Neu bei LEANTECHNIK ist auch das lifgo hp: Ein Zahnstangengetriebe, mit dem extrem präzise Hubbewegungen im Mikrometerbereich ausgeführt werden können. Die hohe Positioniergenauigkeit verdankt das lifgo hp seinem speziellen Aufbau. Anders als bei den übrigen lifgo-Zahnstangengetrieben von LEANTECHNIK ist das Kugellager hier seitlich angeordnet und fixiert. Über ein Excenterlager kann der Anwender mithilfe eines Schlüssels das Zahnflankenspiel stufenlos einstellen.
Spiel lässt sich exakt einstellen
Eine Excenter-Ausführung gab es zwar auch schon zuvor bei den lifgo-Zahnstangengetrieben – hier konnte das Spiel allerdings „nur“ stufenweise justiert werden und damit nicht ganz so genau wie beim lifgo hp. Das liegt daran, dass in das Excenterlager der herkömmlichen lifgo-Getriebe nur eine begrenzte Anzahl an Bohrungen eingebracht werden können. Diese Bohrungen bestimmen den Grad der Genauigkeit, mit der sich das Zahnflankenspiel einstellen lässt.

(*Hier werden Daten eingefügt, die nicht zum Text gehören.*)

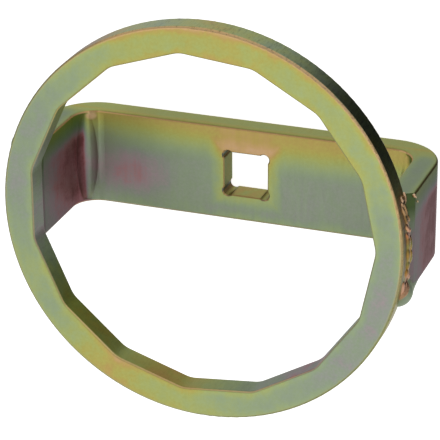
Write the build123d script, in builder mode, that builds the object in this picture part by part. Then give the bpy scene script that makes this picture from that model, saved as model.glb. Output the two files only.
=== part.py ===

Beim lifgo hp wird das Spiel über eine seitliche, außermittig platzierte Einstellwelle definiert. Diese Welle verfügt über eine Außenverzahnung, die in die Verzahnung des Antriebswellen-Lagers des Getriebes greift. Der Anwender kann das Spiel zwischen der Ritzelwelle der Zahnstange und der Außenverzahnung des Antriebswellen-Lagers mithilfe eines Schlüssels und der Einstellwelle stufenlos verändern und auf nahezu 0 reduzieren. Die hohe Präzision prädestiniert die lifgo hp-Getriebe u. a. für den Einsatz in industriellen 3D-Druck-Anlagen. Wenn der Druckkopf durch das Zahnstangengetriebe positioniert, kann der Aufwand für die Nachbearbeitung der gedruckten Teile deutlich reduziert werden.